Lorado Taft

Aquatic Ceremony
Whenever I visit the area with any time to myself, I enjoy visiting the Art Institute of Chicago. Not only does the museum host a collection of artwork expansive enough to include Renaissance masters as well as cutting-edge Modernists, but it also has what may be the best museum shop I've ever encountered. It'd be well worth the visit even if it didn't also have a wonderful waterfeature - the Fountain of the Great Lakes - on its west side. I'm a sucker for fountains that make me think not only about how they work but also what they mean, and in this case the interpretation of the way the Great Lakes flow and interrelate leads to a few moments of interested reflection. It's not exactly literal, nor is it very complicated: It's just a charming an allegorical representation of five vast, interconnected lakes that contain more than a fifth of the world's fresh water. I find it amusing that the fountain was controversial in its day. Some were upset because the imagery wasn't quite literal enough.

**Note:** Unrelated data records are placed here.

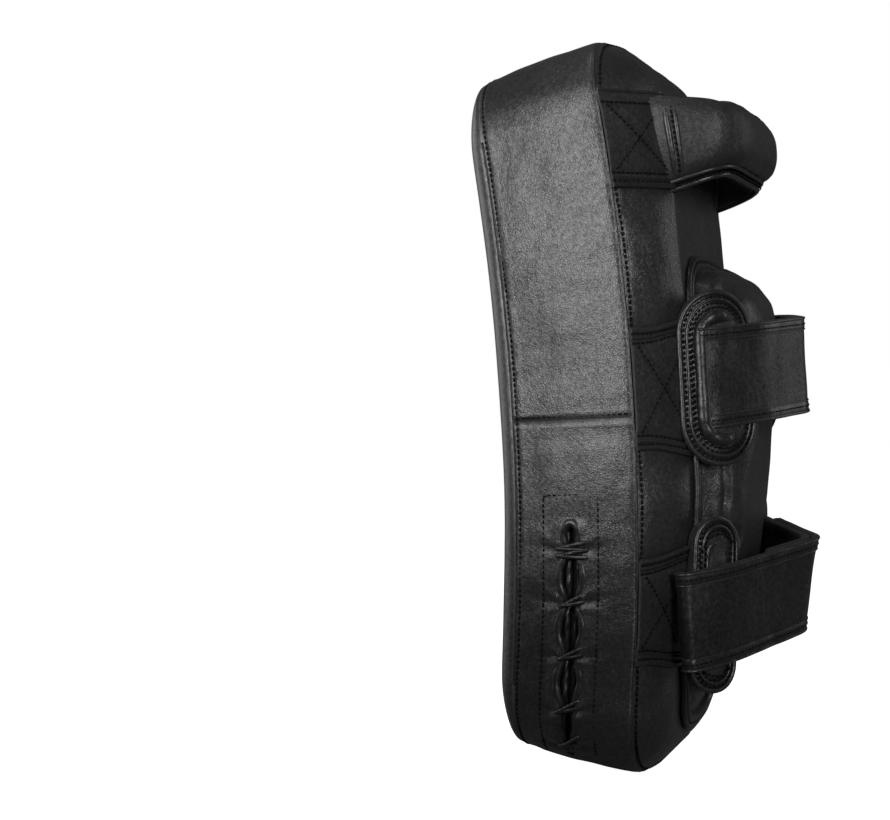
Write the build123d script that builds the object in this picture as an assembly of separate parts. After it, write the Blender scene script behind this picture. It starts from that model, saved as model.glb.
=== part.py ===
from build123d import *
import math
import os

# Martial arts kick pad, millimetres.
# X runs across the pad with the laces on +X, the strike face looks to -Y, the straps are on +Y
# and Z runs along the pad with the handle at the top.
# The origin is the middle of the back edge seam's plane, halfway up the pad.

# ---- driving dimensions -------------------------------------------------------------------
BACK_HALF_HEIGHT = 200.0      # back edge seam, at its own depth near the ends
FRONT_HALF_HEIGHT = 185.0     # front edge seam
BACK_HALF_WIDTH = 100.0       # back edge seam, halfway up
FRONT_HALF_WIDTH = 92.5       # front edge seam
GUSSET_DEPTH = 68.0           # side wall between the two edge seams
WIDTH_TAPER = 0.03            # top wider and bottom narrower by this share
CORNER_RADIUS = 42.0          # plan corners of the pad
BOW_RADIUS = 1290.0           # the whole pad bends forward along its length
LEATHER = 2.2                 # cover leather
FACE_CROWN = 9.0              # strike face's middle stands this far in front of its seam
FACE_EDGE = 6.0               # and its edge this far
REST_LAND_Y = -88.0           # the strike face is pressed flat here near both ends
WELT_WIDTH = 3.0              # folded leather strip sewn into each edge seam
WELT_PROUD = 0.9
DART_HEIGHT = -4.0            # seam between the upper and the lower side wall
STRIKE_FOAM_DEPTH = 20.0
CORE_FOAM_DEPTH = 30.0
WALL_FRONT = -110.0           # the side wall's construction solid runs between these depths
WALL_BACK = 60.0

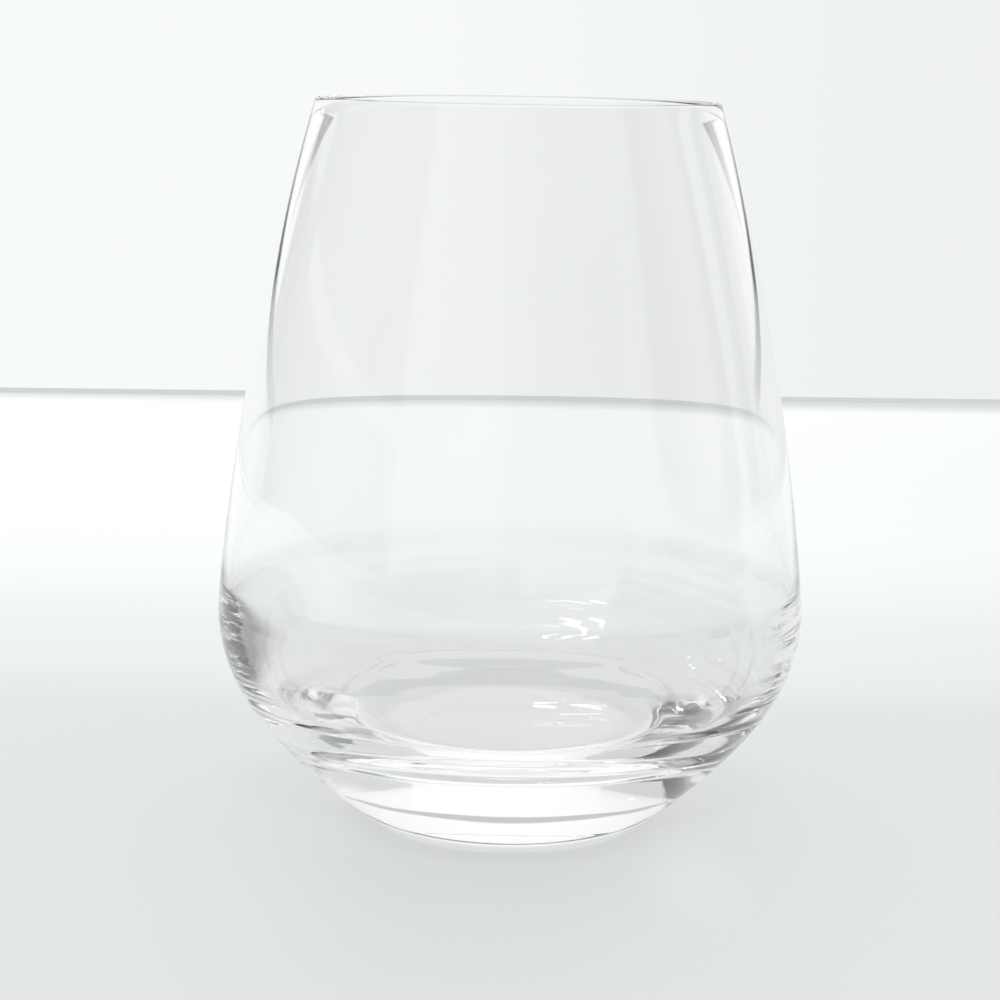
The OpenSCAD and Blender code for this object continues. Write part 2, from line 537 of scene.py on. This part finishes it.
def soft_step(tree, value, middle, half, soft):
    """One within half of the middle, fading to zero over the soft width outside."""
    away = add_node(tree, "ShaderNodeMath", [(value, 0)], operation="SUBTRACT", in_1=middle)
    size = add_node(tree, "ShaderNodeMath", [(away.outputs[0], 0)], operation="ABSOLUTE")
    return add_node(tree, "ShaderNodeMapRange", [(size.outputs[0], 0)], interpolation_type="SMOOTHSTEP",
                    in_1=half, in_2=half + soft, in_3=1, in_4=0).outputs[0]


# Where the backdrop's shade starts and is full: how far right a step of length one goes
SHADE_RUN = (-0.035, 0.156)
# Degrees up over which the backdrop gives way to the wall above it, and how bright that wall is
WALL_RUN = (1.2, 2.5)
WINDOW_GLOW = 1.04
# Where the unlit room gives way to the bright wall behind and to the bright ceiling: how far back and
# how far up a step of length one goes
BEHIND_RUN = (-0.5, 0.1)
CEILING_RUN = (0.55, 0.85)


def set_world(stage):
    """White studio: plain to the camera, plain light on the table, and with its panels to the glass.

    A direction's degrees right of straight behind are the arc tangent of x over y, and its
    degrees up are the arc sine of z.
    """
    world = bpy.context.scene.world or bpy.data.worlds.new("studio")
    bpy.context.scene.world = world
    world.use_nodes = True
    tree = world.node_tree
    tree.nodes.clear()
    direction = add_node(tree, "ShaderNodeTexCoord").outputs["Generated"]
    x, y, z = add_node(tree, "ShaderNodeSeparateXYZ", [(direction, 0)]).outputs
    aside = add_node(tree, "ShaderNodeMath", [(x, 0), (y, 1)], operation="ARCTAN2")
    rise = add_node(tree, "ShaderNodeMath", [(z, 0)], operation="ARCSINE")
    right, up = (add_node(tree, "ShaderNodeMath", [(n.outputs[0], 0)], operation="DEGREES").outputs[0]
                 for n in (aside, rise))
    # The backdrop is a little darker on the right, and the wall above it is brighter than any paper
    shade = add_node(tree, "ShaderNodeMapRange", [(x, 0)], in_1=SHADE_RUN[0], in_2=SHADE_RUN[1])
    paper = add_node(tree, "ShaderNodeMix", [(shade.outputs[0], 0)], data_type="RGBA",
                     in_6=linear(stage.backdrop), in_7=linear(stage.backdrop_right)).outputs[2]
    clear = add_node(tree, "ShaderNodeMapRange", [(up, 0)], interpolation_type="SMOOTHSTEP",
                     in_1=WALL_RUN[0], in_2=WALL_RUN[1])
    bright = add_node(tree, "ShaderNodeMix", [(clear.outputs[0], 0), (paper, 6)], data_type="RGBA",
                      in_7=linear(stage.window, WINDOW_GLOW)).outputs[2]
    behind = add_node(tree, "ShaderNodeMapRange", [(y, 0)], interpolation_type="SMOOTHSTEP",
                      in_1=BEHIND_RUN[0], in_2=BEHIND_RUN[1])
    above = add_node(tree, "ShaderNodeMapRange", [(z, 0)], interpolation_type="SMOOTHSTEP",
                     in_1=CEILING_RUN[0], in_2=CEILING_RUN[1])
    lit = add_node(tree, "ShaderNodeMath", [(behind.outputs[0], 0), (above.outputs[0], 1)],
                   operation="MAXIMUM")
    studio = add_node(tree, "ShaderNodeMix", [(lit.outputs[0], 0), (bright, 7)], data_type="RGBA",
                      in_6=linear(stage.room)).outputs[2]
    ray = add_node(tree, "ShaderNodeLightPath").outputs
    through = ray["Is Transmission Ray"]
    for name, middle, height, wide, tall, soft, colour, strength, mirrored in PANELS:
        across = soft_step(tree, right, middle, wide, soft)
        along = soft_step(tree, up, height, tall, soft)
        mask = add_node(tree, "ShaderNodeMath", [(across, 0), (along, 1)], operation="MULTIPLY")
        if not mirrored:
            mask = add_node(tree, "ShaderNodeMath", [(mask.outputs[0], 0), (through, 1)],
                            operation="MULTIPLY")
        panel = add_node(tree, "ShaderNodeMix", [(mask.outputs[0], 0), (studio, 6)], data_type="RGBA",
                         in_7=linear(colour, strength))
        panel.label = name
        studio = panel.outputs[2]
    plain = add_node(tree, "ShaderNodeMath", [(ray["Is Camera Ray"], 0), (ray["Is Diffuse Ray"], 1)],
                     operation="MAXIMUM")
    shown = add_node(tree, "ShaderNodeMix", [(plain.outputs[0], 0), (studio, 6), (paper, 7)],
                     data_type="RGBA")
    back = add_node(tree, "ShaderNodeBackground", [(shown.outputs[2], 0)], in_1=1)
    add_node(tree, "ShaderNodeOutputWorld", [(back.outputs[0], 0)])


def set_camera(stage):
    """Camera of the photograph: beside the axis, a little above the lip and dipped towards the base."""
    data = bpy.data.cameras.new("camera")
    data.sensor_width, data.lens = SENSOR, stage.lens
    camera = link_object("camera", data)
    dip, roll = stage.camera_dip, stage.camera_roll
    right = Vector((1, 0, 0))
    ahead = Vector((0, math.cos(dip), -math.sin(dip)))
    up = right.cross(ahead)
    side = right * math.cos(roll) + up * math.sin(roll)
    top = up * math.cos(roll) - right * math.sin(roll)
    turn = Matrix((side, top, -ahead)).transposed().to_4x4()
    aside = AXIS_PIXELS_RIGHT / FRAME_PIXELS * SENSOR / stage.lens * stage.camera_back
    camera.matrix_world = Matrix.Translation((-aside, -stage.camera_back, stage.camera_up)) @ turn
    bpy.context.scene.camera = camera


class GLASS_OT_turn_glass(bpy.types.Operator):
    """Turn the glass as one closed body of clear glass"""
    bl_idname = "glass.turn_glass"
    bl_label = "Turn the glass"

    def execute(self, context):
        size, look = context.scene.glass_shape, context.scene.glass_finish
        profile, zones = glass_profile(size)
        angle = np.arange(size.turns) * 2 * math.pi / size.turns
        mesh = turned_mesh("wine_glass", profile, dips(profile, zones, angle, look), size.turns)
        mesh.materials.append(soda_lime_glass(look))
        glass = link_object("wine_glass", mesh)
        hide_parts("glass")
        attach(glass, "root")
        return {"FINISHED"}


# Light is thrown to and fro in the thick base, so its paths need room to end by themselves
ALL_BOUNCES = 96
GLASS_BOUNCES = 80


class GLASS_OT_set_stage(bpy.types.Operator):
    """Set the table, the studio round it and the camera"""
    bl_idname = "glass.set_stage"
    bl_label = "Set the stage"

    def execute(self, context):
        stage = context.scene.glass_stage
        context.scene.view_settings.view_transform = "Standard"
        paths = context.scene.cycles
        paths.max_bounces = ALL_BOUNCES
        paths.transmission_bounces = paths.glossy_bounces = GLASS_BOUNCES
        lay_table(stage.table_end)
        set_world(stage)
        hang_lamp()
        set_camera(stage)
        return {"FINISHED"}


class GLASS_PT_panel(bpy.types.Panel):
    """Lists the pieces in the sidebar"""
    bl_idname = "GLASS_PT_panel"
    bl_label = "Stemless wine glass"
    bl_space_type = "VIEW_3D"
    bl_region_type = "UI"
    bl_category = "Glass"

    def draw(self, context):
        for operator in (GLASS_OT_turn_glass, GLASS_OT_set_stage):
            self.layout.operator(operator.bl_idname)
        for group in (context.scene.glass_shape, context.scene.glass_finish, context.scene.glass_stage):
            box = self.layout.box()
            for name in group.__annotations__:
                box.prop(group, name)


CLASSES = (GlassShape, GlassFinish, StageLook, GLASS_OT_turn_glass, GLASS_OT_set_stage, GLASS_PT_panel)


def register():
    """Adds the classes and hangs the three groups of values on the scene."""
    for cls in CLASSES:
        bpy.utils.register_class(cls)
    bpy.types.Scene.glass_shape = PointerProperty(type=GlassShape)
    bpy.types.Scene.glass_finish = PointerProperty(type=GlassFinish)
    bpy.types.Scene.glass_stage = PointerProperty(type=StageLook)


def unregister():
    """Takes them off again."""
    del bpy.types.Scene.glass_shape, bpy.types.Scene.glass_finish, bpy.types.Scene.glass_stage
    for cls in reversed(CLASSES):
        bpy.utils.unregister_class(cls)


def main():
    """Makes the glass and its stage."""
    register()
    bpy.ops.glass.turn_glass()
    bpy.ops.glass.set_stage()


if __name__ == "__main__":
    main()
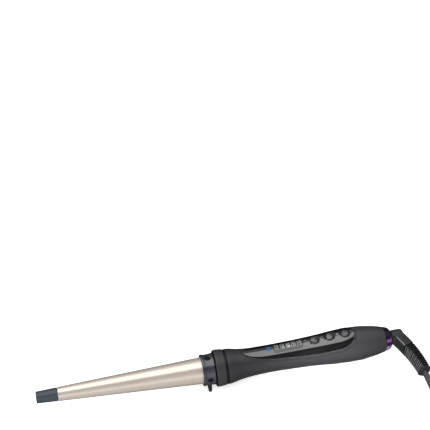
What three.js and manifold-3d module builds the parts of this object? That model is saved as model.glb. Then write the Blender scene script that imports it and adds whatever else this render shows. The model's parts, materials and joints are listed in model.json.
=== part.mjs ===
// Curling wand: tapered hot barrel, handle with a button panel, swivelling cord with its plug.
// Lengths are in millimetres, Z is up.
// The wand lies along X, tip at -X. It is drawn with X = 0 at the front edge of the handle and
// the barrel axis along X. The whole wand is then pitched nose up by REST_PITCH, so that the rest
// feet and the belly of the handle stand on one level surface at GROUND_Z, and everything is moved
// so that the origin lies on the ground under the middle of the bounding box.

import * as THREE from 'three';
import { mergeVertices } from 'three/addons/utils/BufferGeometryUtils.js';
import Module from 'manifold-3d';

const wasm = await Module();
wasm.setup();

// ---------------------------------------------------------------- dimensions

const DEG = Math.PI / 180;

const REST_PITCH = 1.9 * DEG;
const GROUND_Z = -18.38;

const FINE_SIDES = 28;
const SMALL_SIDES = 12;
const BORE_SIDES = 20;
const BUTTON_SIDES = 16;
const TINY_SIDES = 10;
const WIRE_SIDES = 6;

// barrel and cool tip
const TIP_FRONT = -165.7;
const TIP_BACK = -146.1;
const TIP_FRONT_RADIUS = 5.5;
const TIP_BACK_RADIUS = 6.35;
const TIP_CHAMFER = 0.6;
const TIP_SPIGOT_RADIUS = 4.9;
const TIP_SPIGOT_END = -136;
const BARREL_FRONT = -145.8;
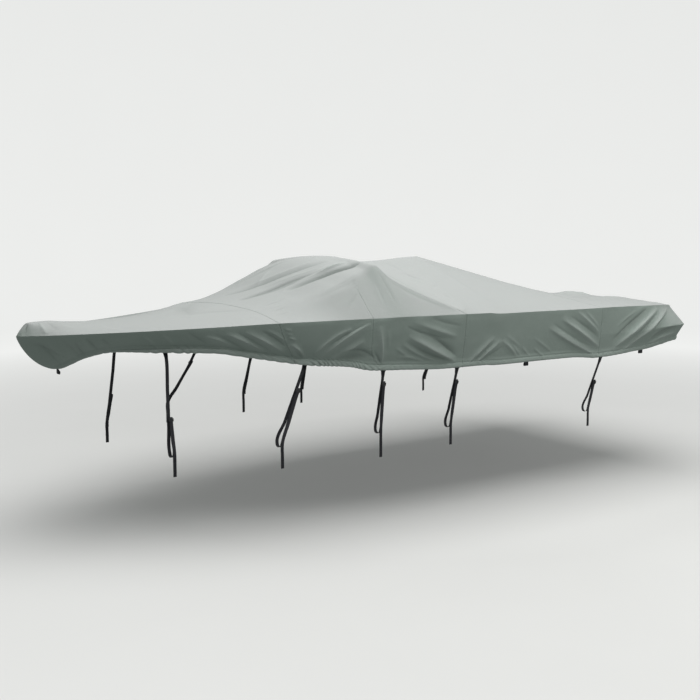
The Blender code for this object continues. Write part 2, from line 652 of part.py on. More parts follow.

Sure, if you're visualizing a map of the lakes it's a bit difficult to read the relationships of the five figures as a clear representation of the system, but that seems trivial. And then there were objections because there's a certain amount of metallic breast on display; that, too, seems trivial in such a classical set of forms. (You have to wonder if, back in 1913, those same prudes ran around putting their version of sticky-notes all over any Rubens painting the museum might have been fortunate enough to acquire or borrow.) Personally, my only complaint is that the fountain isn't where it was originally placed: In 1963, it was moved from a venue of much greater prominence to its current spot adjacent to what was then a new wing that had been added to the museum complex. The positioning isn't terrible, but I don't like the reflecting pool/fountain that now shoots jets of water up into the space: The big sculpture works better on its own! As defects go, however, that's an easy one to ignore. So when you visit the Art Institute and its great museum shop, take a few extra steps and visit a wonderful fountain that tells a nice little story about the region and its heritage.